16/12/2016

Consenso informato e diritto di scelta solo a parole

Jessica Duran è una donna americana che ha fatto causa alla clinica dove ha abortito nel 2012 perché la struttura ha dato il corpo della bambina ai ricercatori dell’Università del New Mexico a sua insaputa e senza il suo consenso.

La clinica per aborti non aveva dato alcun  dettaglio  su come i resti della sua bambina sarebbero stati utilizzati.

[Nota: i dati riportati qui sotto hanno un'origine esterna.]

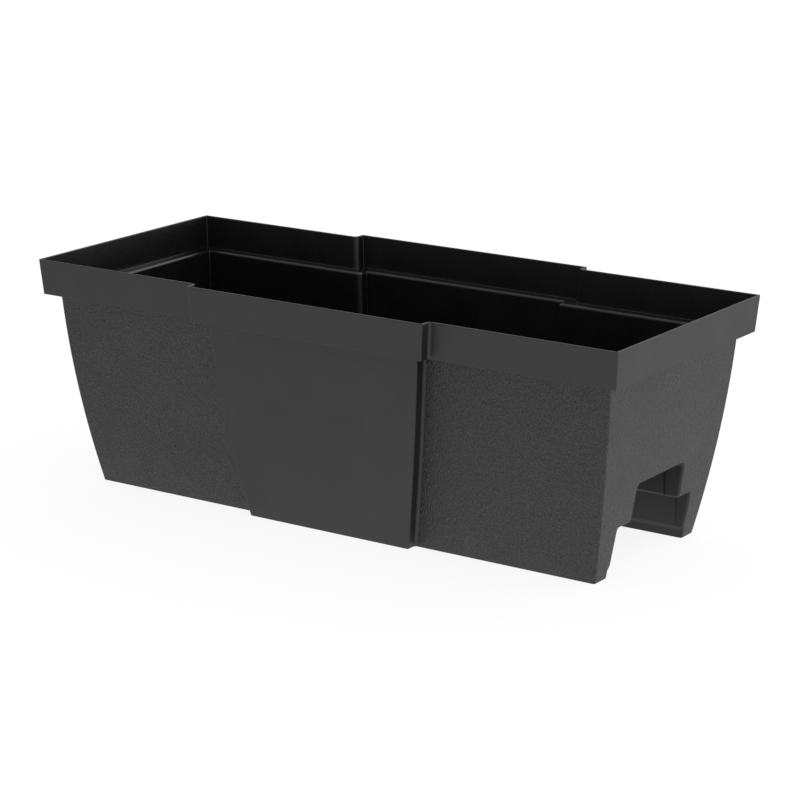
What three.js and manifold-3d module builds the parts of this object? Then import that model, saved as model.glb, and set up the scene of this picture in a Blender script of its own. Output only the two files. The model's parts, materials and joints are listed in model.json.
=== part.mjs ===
// A planter box that sits astride the top of a deck railing: one thin-walled moulding with a
// stepped saddle running the whole length of its underside, and four push-in plugs that close
// the drain holes in its two legs.
// Millimetres. +X runs along the box, -Y is its front, +Z is up, and the soles are at Z = 0.

import * as THREE from "three";
import { mergeVertices } from "three/addons/utils/BufferGeometryUtils.js";
import Module from "manifold-3d";

// The box
const LENGTH = 700; // over the rim, end to end
const HEIGHT = 245.7; // soles to rim
const WALL = 2.5;
const FLOOR = 3; // the floor of each leg
const FOOT_TILT = 11.9; // degrees that the walls lean out at the soles
const TOP_TILT = 4; // and under the rim: between the two they follow one arc
const CORNER_RADIUS = 3.2; // the four upright corners
const SOLE_RADIUS = 1.2; // the edges of the soles
const FLOOR_RADIUS = 4; // where the walls and the saddle meet the floor, inside

// The rim band
const RIM_BAND = 37.8; // its height
const RIM_OVERHANG = 12.7; // how far it stands out from the wall below it
const RIM_DRAFT = 2.9; // how much further out it is at the top
const RIM_CORNER_RADIUS = 1.6;
const RIM_EDGE_RADIUS = 0.8;
const RIM_ROOT_RADIUS = 2.5; // the hollow between the wall and the rim's underside
const LEAST_RADIUS = 0.8; // no corner of the mould is sharper than this

// The middle section, which stands proud of the two end sections, front and back
const PANEL_PROUD = 12.5;
const PANEL_FOOT_HALF = 98.2; // half its width at the soles; it widens as the walls lean out
const PANEL_EDGE_RADIUS = 2.6;
const PANEL_ROOT_RADIUS = 3.5; // the hollow at the foot of the step

// The saddle: the lower slot takes the wide board of a railing, the upper one the narrow board
const WIDE_BOARD = 139.7;
const NARROW_BOARD = 88.9;
const BOARD_THICKNESS = 38.1;
const WIDE_CLEARANCE = 1.5; // on each side
const NARROW_CLEARANCE = 0.25; // on each side, under the roof
const ROOF_CLEARANCE = 0.4; // over the narrow board
const LEG_DEPTH = 51.2; // soles to the ledges that rest on the wide board
const LEG_SOLE = 23.3; // width of a leg's sole beside the end sections
const SADDLE_DRAFT = 0.03; // how much the slots widen for each millimetre downwards
const LEAD_IN = 12.8; // height at which the lower slot starts to widen, on its way down
const LEAD_IN_RUN = 4.4; // the height over which it widens
const LEAD_IN_FLARE = 2.8; // on each side
const LEAD_IN_RADIUS = 1.8;
const ROOF_RADIUS = 4;
const LEDGE_EDGE_RADIUS = 3.6; // where a ledge turns up into the upper slot
const LEDGE_ROOT_RADIUS = 1.5; // where it turns down into the lower slot
const MOUTH_RELIEF = 1.2; // how much wider, on each side, the slots are near the box's ends
const MOUTH_DEPTH = 6; // how far in from the ends of the soles the relief reaches
const MOUTH_ROLL = 2.6; // radius where the end wall rolls into the saddle

// Drain holes and their plugs
const DRAIN_HOLE = 10; // diameter
const DRAIN_SPREAD = 55; // from the middle of the box, along X
const DRAIN_RISE = 3.5; // how far the floor steps up round a hole
const RECESS = 17; // diameter of the hollow that the step leaves under the floor
const SEAT_EDGE_RADIUS = 1; // round the top of the step
const SEAT_GAP = 0.3; // between a plug and everything round it
const PLUG_HEAD = 17; // diameter
const PLUG_HEAD_THICKNESS = 2.2;
const PLUG_DOME = 0.6;
const PLUG_EDGE_RADIUS = 0.7;
const PLUG_NECK_INSET = 0.4; // the neck is this much thinner than the bead, on the radius
const PLUG_BEAD = 1.2; // height of the bead and of the cone under it
const PLUG_BEAD_CHAMFER = 0.4; // the slope on top of the bead
const PLUG_BORE = 5.4; // diameter of the hollow in the stem
const PLUG_SKIN = 1.4; // plastic left over that hollow
const TAB_WIDTH = 9; // the finger tab on the head
const TAB_HEIGHT = 6.5;
const TAB_THICKNESS = 2;
const TAB_ROOT = 0.7; // how deep it is rooted in the head

// Chords in each kind of arc
const CORNER_STEPS = 4;
const ROOT_STEPS = 3;
const EDGE_STEPS = 2;
const ROLL_STEPS = 5;
const WALL_STEPS = 7;
const HOLE_STEPS = 24;
const TAB_STEPS = 8;

const PAST = 20; // how far a cutter runs past what it cuts

const wasm = await Module();
wasm.setup();

// ---------------------------------------------------------------------------------------------
// Sizes worked out from the ones above

const bandBottom = HEIGHT - RIM_BAND;
const footTilt = THREE.MathUtils.degToRad(FOOT_TILT);
const topTilt = THREE.MathUtils.degToRad(TOP_TILT);
const wallArc = bandBottom / (Math.sin(footTilt) - Math.sin(topTilt)); // radius of the walls

// How far the outer face at height z stands outside the outline of the soles.
function flareAt(z) {
  const tilt = Math.asin(Math.sin(footTilt) - z / wallArc);
  return wallArc * (Math.cos(tilt) - Math.cos(footTilt));
}

const flare = flareAt(bandBottom);
const bandGrow = flare + RIM_OVERHANG; // the rim's lower edge
const topGrow = bandGrow + RIM_DRAFT; // its upper edge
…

«Approfittano delle donne come me in situazioni disperate, non ci danno le informazioni a cui abbiamo diritto: gli stessi che vanno in giro proclamando la tutela del diritto delle donne alla “scelta” sono quelli che per primi calpestano tale diritto».

Il  modulo che fanno firmare alle donne per il consensoin un momento atroce di stress – non è chiaro né completo. Questo le ha consentito di citare la clinica per pratiche commerciali ingannevoli e violazione della legge dello Stato, che richiede, invece, il consenso informato.

E pare che Jessica Duran non sia sola. Lo scorso gennaio una donna di nome Nancy  ha detto che il personale della clinica dove si è recata l’ha costretta a firmare il modulo del consenso a donare i resti del bambino, altrimenti non le avrebbe fornito l’aborto, spiegando: «Non ti preoccupare, non è un bambino...».

I moduli che circolano nelle cliniche della Planned Parenthood, poi, promettono alle donne che danno il consenso che il “tessuto fetale” verrà usato per curare malattie come il diabete, il morbo di Parkinson, la malattia di Alzheimer, il cancro e l’AIDS. Il che non è affatto vero. Le terapie che si impiegano per queste patologie prescindono del tutto dall’uso di tessuto fetale.

Viceversa, come i nostri Lettori sanno bene, le cliniche lucrano sulla vendita dei poveri resti che vengono usati in ricerche inutili e immorali.